2023 · Tech lead, 3-engineer team

Incident Response Bot

A Slack bot that runs incident response on autopilot — paging, roles, comms templates, post-mortem scaffolding. Used for 280+ incidents across 4 teams.

stack
TypeScript, Slack Bolt, Postgres, PagerDuty API
tags
backend, slack, reliability, team-tools
status
shipped

Code

Problem

Incidents were tribal knowledge. Senior engineers ran them; everyone else watched. The incident-command training pipeline was “shadow three incidents, then you’re on the rotation.” Quality varied wildly by who was on call.

Constraints

  • Bot had to work inside Slack — that’s where the team already lives.
  • Output had to feed our existing post-mortem template, not replace it.
  • Couldn’t require new tools or training; it had to be obvious in the first incident.

What I did

/incident opens a guided flow: pick severity, the bot creates a dedicated channel, pages the on-call IC, assigns roles (IC, comms, scribe), pins a status doc, and posts a running timeline. When the incident closes, it auto-drafts a post-mortem using the timeline as the skeleton.
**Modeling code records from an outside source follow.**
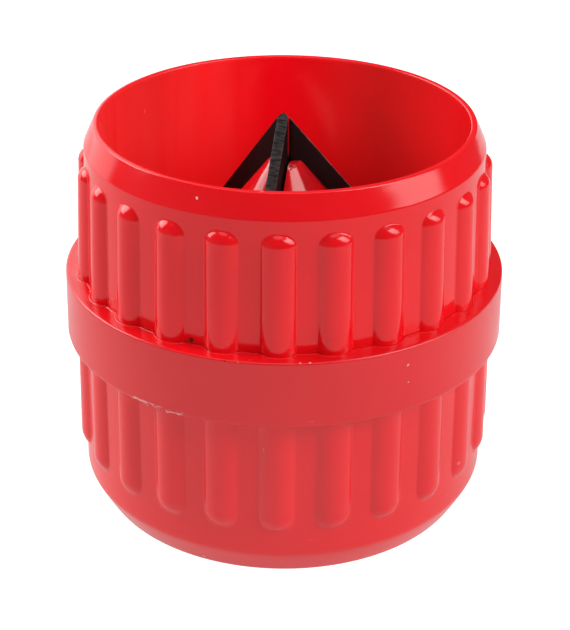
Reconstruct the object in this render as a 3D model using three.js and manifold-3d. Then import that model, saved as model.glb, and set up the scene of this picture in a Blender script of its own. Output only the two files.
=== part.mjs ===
// Inner/outer tube deburring tool: a hand-held plastic drum, ribbed for grip,
// with three steel blades set on edge at 120 degrees. The upper cup carries the
// reaming cone for the inside edge of a tube, the lower cup is the funnel that
// trims the outside edge. Units are millimetres, +Z up, the tool stands on the
// annular foot of its lower shell at Z = 0 and its axis is the Z axis.
import * as THREE from 'three';
import { mergeVertices } from 'three/addons/utils/BufferGeometryUtils.js';
import Module from 'manifold-3d';

const wasm = await Module();
wasm.setup();
const { Manifold, Mesh: SolidMesh } = wasm;

// ---------------------------------------------------------------- dimensions
const GAP = 0.3;                 // clearance kept between neighbouring pieces
const SEG = 72;                  // facets round the drum, three to a rib pitch

const H_TOTAL = 54.23;           // foot to rim
const R_RIM_OUT = 25.33;         // top lip, outside
const R_RIM_IN = 24.55;          // top lip, inside
const Z_SHOULDER = 51.24;        // foot of the conical lead-in under the rim
const R_SHOULDER = 26.75;
const R_WALL_AT_RING = 27.4;     // upper wall between ribs, at the band

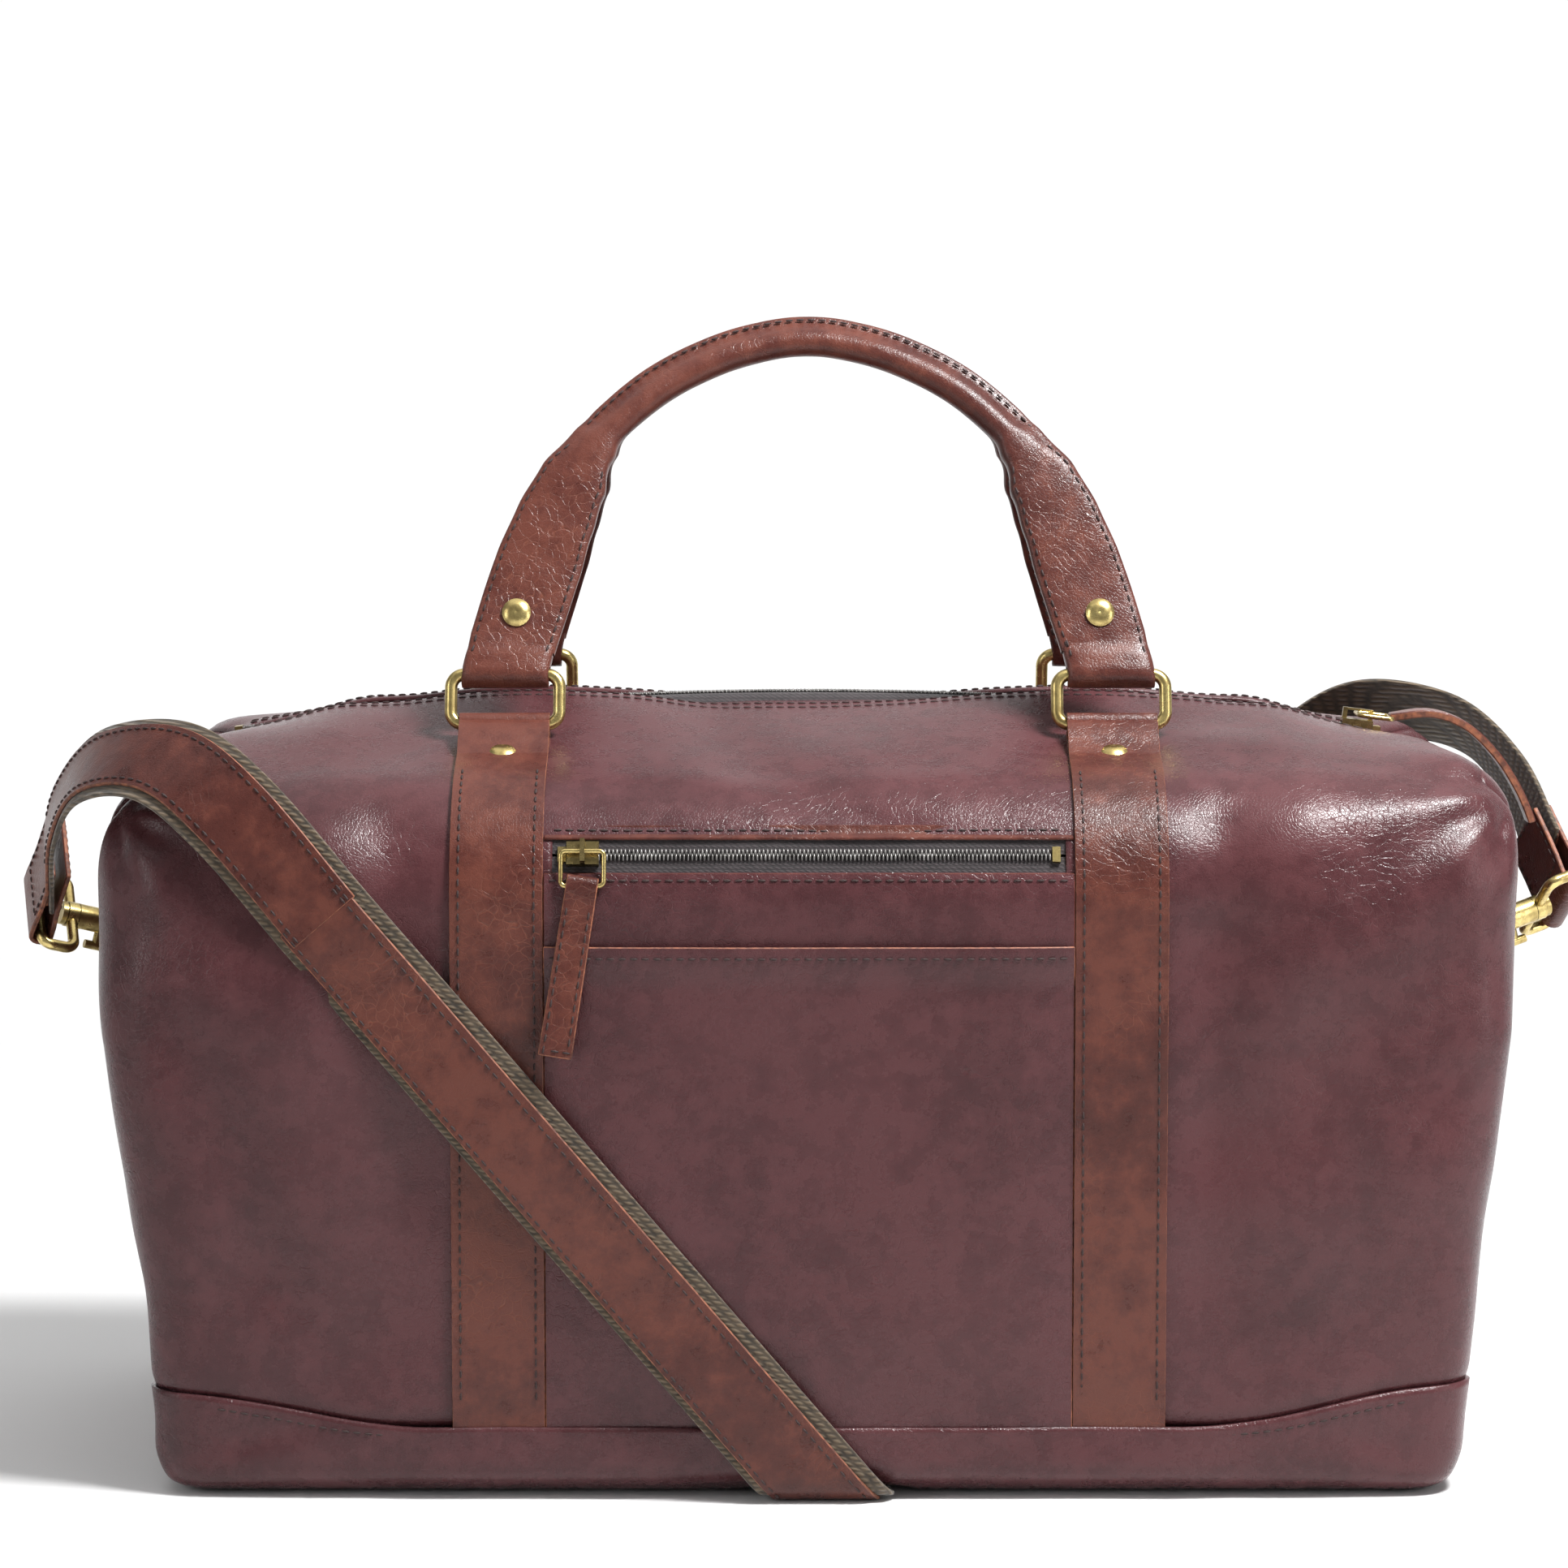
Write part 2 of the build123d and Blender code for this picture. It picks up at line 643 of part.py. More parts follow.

The non-obvious part was the role assignment logic. We tried “whoever’s on call is IC” but that breaks when an incident escalates and the on-call becomes a subject matter expert. So roles can be reassigned mid-incident, and the bot tracks the chain of custody.

Outcome

  • 280+ incidents run through the bot in the first year
  • Median time-to-first-action: 14 min → 4 min
  • Post-mortem completion rate: ~50% → 94% (mostly because the bot pre-fills the doc)

What I’d do differently

The first version had a 12-question setup wizard. Nobody filled it out under stress. v2 starts the channel in 5 seconds with the minimum info and fills in the rest async. Should have started there.